Material:
******************************

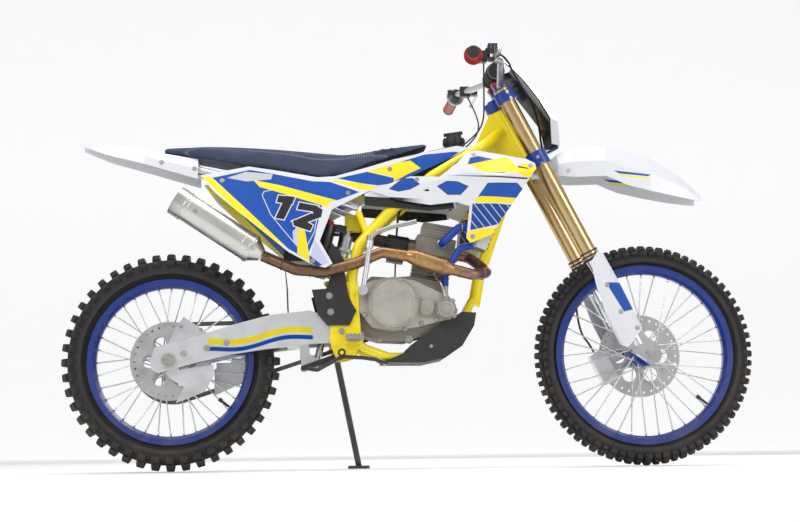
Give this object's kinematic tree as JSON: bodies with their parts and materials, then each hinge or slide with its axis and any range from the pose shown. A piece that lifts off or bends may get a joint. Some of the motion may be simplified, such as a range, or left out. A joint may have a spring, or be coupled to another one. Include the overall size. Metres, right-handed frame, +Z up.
{
  "type": "motocross motorcycle",
  "caption": "Full-size off-road motorcycle with sprung fork, linkage rear suspension, spoked wheels, turning bars, working levers, pedals and side stand",
  "frame": {"origin": "on the floor, midway along and across the machine", "axes": "+X forward, +Y to the rider left, +Z up"},
  "size_m": [2.151, 0.8042, 1.28],
  "materials": {
    "tyre_rubber": "matte",
    "blue_rim": "anodised satin",
    "spoke_steel": "polished",
    "blue_hub": "anodised satin",
    "disc_steel": "ground",
    "chain_steel": "oiled",
    "bare_aluminium": "satin",
    "caliper_silver": "cast satin",
    "gold_tube": "anodised gloss",
    "chrome_leg": "polished",
    "white_plastic": "gloss",
    "black_plastic": "matte",
    "yellow_frame": "gloss",
    "case_alloy": "painted cast grey",
    "bronze_pipe": "heat coloured",
    "brushed_can": "brushed",
    "navy_vinyl": "matte grippy vinyl",
    "black_rubber": "matte",
    "black_metal": "satin",
    "red_grip": "matte"
  },
  "bodies": {
    "chassis": {"main_frame": "yellow_frame", "subframe": "bare_aluminium", "crankcase": "case_alloy", "engine_covers": "case_alloy", "cylinder_head": "case_alloy", "intake": "black_plastic", "exhaust_header": "bronze_pipe", "silencer": "brushed_can", "radiators": "bare_aluminium", "fuel_tank": "black_plastic", "seat": "navy_vinyl", "side_panels": "white_plastic", "shrouds": "white_plastic", "rear_fender": "white_plastic", "mud_flap": "black_rubber", "skid_plate": "black_plastic", "frame_guards": "black_plastic", "control_cables": "black_rubber"},
    "filler_cap": {"fuel_cap": "black_plastic"},
    "steering_head": {"triple_clamps": "blue_hub", "fork_tubes": "gold_tube", "handlebar": "bare_aluminium", "bar_controls": "black_metal", "front_fender": "white_plastic", "number_plate": "white_plastic", "brake_hose": "black_rubber"},
    "fork_lowers": {"fork_legs": "chrome_leg", "fork_guards": "white_plastic", "front_caliper": "caliper_silver"},
    "front_wheel": {"front_tyre": "tyre_rubber", "front_rim": "blue_rim", "front_spokes": "spoke_steel", "front_hub": "blue_hub", "front_disc": "disc_steel"},
    "rear_arm": {"swingarm": "bare_aluminium", "rear_caliper": "caliper_silver", "chain": "chain_steel"},
    "rear_wheel": {"rear_tyre": "tyre_rubber", "rear_rim": "blue_rim", "rear_spokes": "spoke_steel", "rear_hub": "blue_hub", "rear_disc": "disc_steel", "rear_sprocket": "bare_aluminium"},
    "countershaft": {"front_sprocket": "disc_steel"},
    "linkage_rocker": {"rocker": "bare_aluminium"},
    "linkage_arm": {"pull_link": "black_metal"},
    "damper_body": {"shock_body": "bare_aluminium", "shock_spring": "black_metal"},
    "damper_rod": {"shock_rod": "chrome_leg"},
    "throttle": {"throttle_grip": "red_grip"},
    "front_brake_lever": {"brake_lever": "bare_aluminium"},
    "clutch": {"clutch_lever": "bare_aluminium"},
    "kill_button": {"stop_button": "black_plastic"},
    "kickstarter": {"kick_arm": "bare_aluminium"},
    "kick_foot": {"kick_pedal": "bare_aluminium"},
    "rear_brake_pedal": {"brake_pedal": "black_metal"},
    "gear_lever": {"shift_lever": "bare_aluminium"},
    "peg_right": {"right_footpeg": "disc_steel"},
    "peg_left": {"left_footpeg": "disc_steel"},
    "stand": {"side_stand": "black_metal"}
  },
  "joints": [
    {"name": "steering", "type": "hinge", "parent": "chassis", "child": "steering_head", "pos_m": [0.694, 0, 0.3241], "axis": [-0.454, 0, 0.891], "range_deg": [-38, 38], "deforming": ["control_cables"]},
    {"name": "fork_travel", "type": "slide", "parent": "steering_head", "child": "fork_lowers", "axis": [-0.454, 0, 0.891], "range_m": [0, 0.22], "stiffness_N_per_m": 5000, "springref_m": -0.16, "deforming": ["brake_hose"]},
    {"name": "front_wheel_spin", "type": "hinge", "parent": "fork_lowers", "child": "front_wheel", "pos_m": [0.735, 0, 0.345], "axis": [0, 1, 0], "continuous": true},
    {"name": "rear_suspension", "type": "hinge", "parent": "chassis", "child": "rear_arm", "pos_m": [-0.213, 0, 0.418], "axis": [0, 1, 0], "range_deg": [0, 22], "stiffness_Nm_per_rad": 1000, "springref_deg": -28.65, "deforming": ["chain"]},
    {"name": "rear_wheel_spin", "type": "hinge", "parent": "rear_arm", "child": "rear_wheel", "pos_m": [-0.735, 0, 0.336], "axis": [0, 1, 0], "continuous": true},
    {"name": "countershaft_spin", "type": "hinge", "parent": "chassis", "child": "countershaft", "pos_m": [-0.138, 0.068, 0.436], "axis": [0, 1, 0], "continuous": true},
    {"name": "rocker_turn", "type": "hinge", "parent": "rear_arm", "child": "linkage_rocker", "pos_m": [-0.325, 0, 0.352], "axis": [0, -1, 0], "range_deg": [0, 37]},
    {"name": "pull_link_turn", "type": "hinge", "parent": "chassis", "child": "linkage_arm", "pos_m": [-0.178, 0, 0.36], "axis": [0, 1, 0], "range_deg": [0, 18]},
    {"name": "damper_swing", "type": "hinge", "parent": "chassis", "child": "damper_body", "pos_m": [-0.186, 0, 0.752], "axis": [0, 1, 0], "range_deg": [0, 5]},
    {"name": "damper_stroke", "type": "slide", "parent": "damper_body", "child": "damper_rod", "axis": [0.2349, 0, 0.972], "range_m": [0, 0.052], "deforming": ["shock_spring"]},
    {"name": "throttle_twist", "type": "hinge", "parent": "steering_head", "child": "throttle", "pos_m": [0.187, -0.268, 1.236], "axis": [-0.1042, -0.9822, -0.1563], "range_deg": [0, 70], "stiffness_Nm_per_rad": 0.2, "springref_deg": -17.19},
    {"name": "brake_lever_pull", "type": "hinge", "parent": "steering_head", "child": "front_brake_lever", "pos_m": [0.245, -0.25, 1.24], "axis": [0, 0, -1], "range_deg": [0, 18], "stiffness_Nm_per_rad": 2, "springref_deg": -11.46},
    {"name": "clutch_lever_pull", "type": "hinge", "parent": "steering_head", "child": "clutch", "pos_m": [0.245, 0.25, 1.24], "axis": [0, 0, 1], "range_deg": [0, 18], "stiffness_Nm_per_rad": 2, "springref_deg": -11.46},
    {"name": "stop_button_push", "type": "slide", "parent": "steering_head", "child": "kill_button", "axis": [0.8, 0, -0.6], "range_m": [0, 0.004], "stiffness_N_per_m": 400, "springref_m": -0.003},
    {"name": "kick_start", "type": "hinge", "parent": "chassis", "child": "kickstarter", "pos_m": [-0.15, -0.175, 0.537], "axis": [0, -1, 0], "range_deg": [0, 45], "stiffness_Nm_per_rad": 4, "springref_deg": -34.38},
    {"name": "kick_pedal_fold", "type": "hinge", "parent": "kickstarter", "child": "kick_foot", "pos_m": [-0.12695, -0.183, 0.6863], "axis": [-0.157, 0, -0.9876], "range_deg": [0, 90]},
    {"name": "brake_pedal_press", "type": "hinge", "parent": "chassis", "child": "rear_brake_pedal", "pos_m": [-0.214, -0.15, 0.352], "axis": [0, 1, 0], "range_deg": [0, 12], "stiffness_Nm_per_rad": 20, "springref_deg": -8.59},
    {"name": "gear_shift", "type": "hinge", "parent": "chassis", "child": "gear_lever", "pos_m": [-0.078, 0.06, 0.414], "axis": [0, 1, 0], "range_deg": [-12, 12], "stiffness_Nm_per_rad": 5},
    {"name": "right_peg_fold", "type": "hinge", "parent": "chassis", "child": "peg_right", "pos_m": [-0.176, -0.147, 0.402], "axis": [-1, 0, 0], "range_deg": [0, 55], "stiffness_Nm_per_rad": 1.5, "springref_deg": -34.38},
    {"name": "left_peg_fold", "type": "hinge", "parent": "chassis", "child": "peg_left", "pos_m": [-0.176, 0.147, 0.402], "axis": [1, 0, 0], "range_deg": [0, 55], "stiffness_Nm_per_rad": 1.5, "springref_deg": -34.38},
    {"name": "side_stand_fold", "type": "hinge", "parent": "chassis", "child": "stand", "pos_m": [-0.229, 0.141, 0.382], "axis": [0.2719, 0.8587, 0.4344], "range_deg": [0, 80]},
    {"name": "fuel_cap_turn", "type": "hinge", "parent": "chassis", "child": "filler_cap", "pos_m": [0.15, 0, 1.022], "axis": [0, 0, 1], "range_deg": [0, 120]}
  ],
  "couplings": [
    {"joint": "rocker_turn", "follows": "rear_suspension", "ratio": 1.6292},
    {"joint": "pull_link_turn", "follows": "rear_suspension", "ratio": 0.7639},
    {"joint": "damper_swing", "follows": "rear_suspension", "ratio": 0.1761},
    {"joint": "damper_stroke", "follows": "rear_suspension", "m_per_rad": 0.12999},
    {"joint": "countershaft_spin", "follows": "rear_wheel_spin", "ratio": 3.6923}
  ]
}
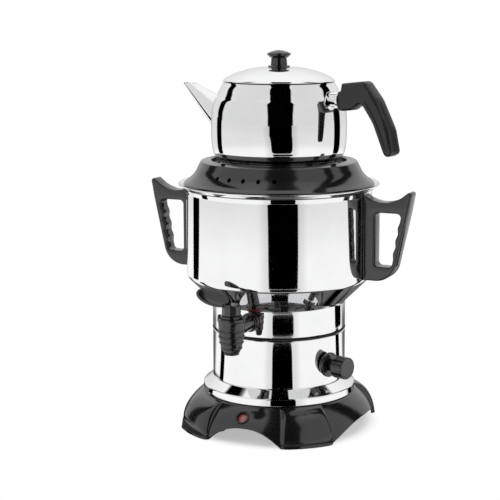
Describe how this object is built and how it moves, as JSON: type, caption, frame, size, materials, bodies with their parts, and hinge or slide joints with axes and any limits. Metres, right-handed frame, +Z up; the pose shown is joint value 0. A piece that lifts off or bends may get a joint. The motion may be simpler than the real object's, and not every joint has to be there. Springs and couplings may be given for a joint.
{
  "type": "electric samovar with teapot",
  "caption": "Electric tea samovar: steel tank on a narrow boiler and a flared plastic base, tap with lever, thermostat knob, side handles, vented neck cover, and a lidded teapot on top.",
  "frame": {"origin": "middle of the footprint on the surface it stands on, side handles and tap included; the vessels' upright axis is 14.3 mm behind it", "axes": "+Z up, -Y towards the front where the tap is, +X towards the side of the thermostat knob and the teapot's handle"},
  "size_m": [0.3368, 0.2658, 0.447],
  "materials": {
    "polished_steel": "mirror polished stainless steel",
    "gloss_black": "glossy moulded plastic",
    "matte_black": "satin moulded plastic",
    "rubber": "matt black rubber",
    "dark_red": "matt dark red silicone",
    "red_lens": "translucent red, glossy",
    "brass": "turned brass",
    "zinc": "zinc plated steel",
    "ceramic": "unglazed steatite"
  },
  "bodies": {
    "base": {"base_shell": "gloss_black", "rubber_foot_front_right": "rubber", "rubber_foot_back_right": "rubber", "rubber_foot_back_left": "rubber", "rubber_foot_front_left": "rubber", "bottom_plate": "matte_black", "bottom_screw_right": "zinc", "bottom_screw_left": "zinc", "housing_screw_front_right": "zinc", "housing_screw_back_right": "zinc", "housing_screw_back_left": "zinc", "housing_screw_front_left": "zinc", "lower_housing": "polished_steel", "pilot_lamp_holder": "matte_black", "pilot_lamp_lens": "red_lens", "power_inlet": "matte_black", "inlet_pin_live": "zinc", "inlet_pin_earth": "zinc", "inlet_pin_neutral": "zinc", "terminal_block": "ceramic", "seam_gasket": "rubber", "tank": "polished_steel", "stud_nut_1": "zinc", "stud_nut_2": "zinc", "stud_nut_3": "zinc", "heating_element": "zinc", "element_seal": "rubber", "element_nut_left": "brass", "element_nut_right": "brass", "thermal_cutout": "ceramic", "side_handle_right": "gloss_black", "side_handle_left": "gloss_black", "handle_bolt_right_low": "zinc", "handle_bolt_right_high": "zinc", "handle_bolt_left_low": "zinc", "handle_bolt_left_high": "zinc", "thermostat_body": "ceramic", "thermostat_nut": "zinc", "thermostat_bezel": "gloss_black", "tap_body": "gloss_black", "tap_bonnet": "gloss_black", "tap_washer": "dark_red", "tap_inner_washer": "rubber", "tap_nut": "brass"},
    "tap_lever": {"tap_lever": "gloss_black", "tap_plug": "brass"},
    "thermostat_knob": {"thermostat_knob": "gloss_black", "thermostat_shaft": "zinc"},
    "neck_cover": {"neck_cover": "gloss_black"},
    "teapot": {"teapot_body": "polished_steel", "teapot_spout": "polished_steel", "handle_ferrule": "polished_steel", "handle_stud": "zinc", "teapot_handle": "matte_black"},
    "lid": {"teapot_lid": "polished_steel", "lid_knob": "gloss_black", "knob_screw": "zinc"}
  },
  "joints": [
    {"name": "tap_lever_turn", "type": "hinge", "parent": "base", "child": "tap_lever", "pos_m": [0, -0.1171, 0.16], "axis": [0, 0, 1], "range_deg": [0, 90]},
    {"name": "thermostat_turn", "type": "hinge", "parent": "base", "child": "thermostat_knob", "pos_m": [0.09206, -0.01601, 0.0828], "axis": [-0.9511, 0.309, 0], "range_deg": [0, 270]},
    {"name": "cover_lift", "type": "slide", "parent": "base", "child": "neck_cover", "axis": [0, 0, 1], "range_m": [0, 0.12]},
    {"name": "teapot_lift", "type": "slide", "parent": "neck_cover", "child": "teapot", "axis": [0, 0, 1], "range_m": [0, 0.12]},
    {"name": "lid_lift", "type": "slide", "parent": "teapot", "child": "lid", "axis": [0, 0, 1], "range_m": [0, 0.08]}
  ]
}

******************************

Take every line from the records above that has the word "pose" and copy it.

Give this object's kinematic tree as JSON: bodies with their parts and materials, then each hinge or slide with its axis and any range from the pose shown. A piece that lifts off or bends may get a joint. Some of the motion may be simplified, such as a range, or left out. A joint may have a spring, or be coupled to another one. Include the overall size. Metres, right-handed frame, +Z up.
Describe how this object is built and how it moves, as JSON: type, caption, frame, size, materials, bodies with their parts, and hinge or slide joints with axes and any limits. Metres, right-handed frame, +Z up; the pose shown is joint value 0. A piece that lifts off or bends may get a joint. The motion may be simpler than the real object's, and not every joint has to be there. Springs and couplings may be given for a joint.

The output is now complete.